Michigan to Receive Grant to Make Fundamental Change in High Schools

Contact: Heidi Hansen 517-335-6397

July 14, 2005

Supports Granholm push for higher standards, more college grads

LANSING – Governor Jennifer M. Granholm today announced that Michigan is one of 10 states to win grant funding from the National Governors Association (NGA) to support major reform of the state’s high schools.  This two-year grant will be used to begin putting new rigorous academic standards in place in all Michigan high schools and to increase the number of students taking college level courses during their high school years.
“It is vital that Michigan have an educated workforce in order to be competitive in a 21st century economy” said Granholm.  “This grant will help us make sure every child in Michigan attends a high school that prepares them for success in college and in life.”
Granholm said the grant funding will be used to assist the Michigan Department of Education develop high school standards in language arts, mathematics, science, and social studies; help schools provide support, such as professional development, to prepare students to engage in more rigorous training in school; and revise policies on dual enrollment and advanced placement to remove barriers and provide better opportunities for students to participate in these programs during high school.

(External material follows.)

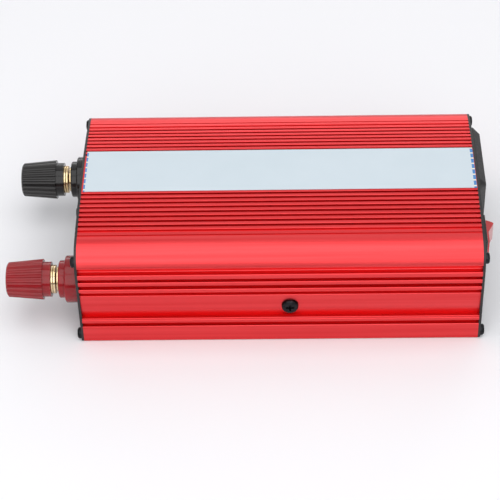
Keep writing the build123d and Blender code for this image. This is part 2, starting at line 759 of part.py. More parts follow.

The grant will help achieve the Governor’s goal of doubling the number of college graduates in Michigan within 10 years. The goal is directly linked to two critical recommendations of the Cherry Commission on Higher Education and Economic Growth:  the creation of higher standards for academic achievement that will prepare all students for education beyond high school; and doubling the percentage of Michigan high school students taking advanced placement courses or dual-enrolling in a college or university as part of their high school experience.
 “The days when a high school diploma was a ticket to a good paying job are over,” said Granholm.  “Our young people must see graduating from high school not as the end but the beginning, of education and training that will lead to good paying jobs.”
The NGA grants, funded by the Bill and Melinda Gates Foundation, were awarded to states that have comprehensive plans for improved high school performance.  Tom Vander Ark, the Foundation’s executive director, called the high school reform effort “a moral imperative” and praised the leaders of the 10 awardee states.  Michigan applied for a $1.8 million grant.
 “Thanks to the strong leadership and commitment by the governors in the 10 honor states and others, we are moving forward with momentum toward building an American high school system that will prepare every student for college, work, and citizenship,” said Mr. Vander Ark.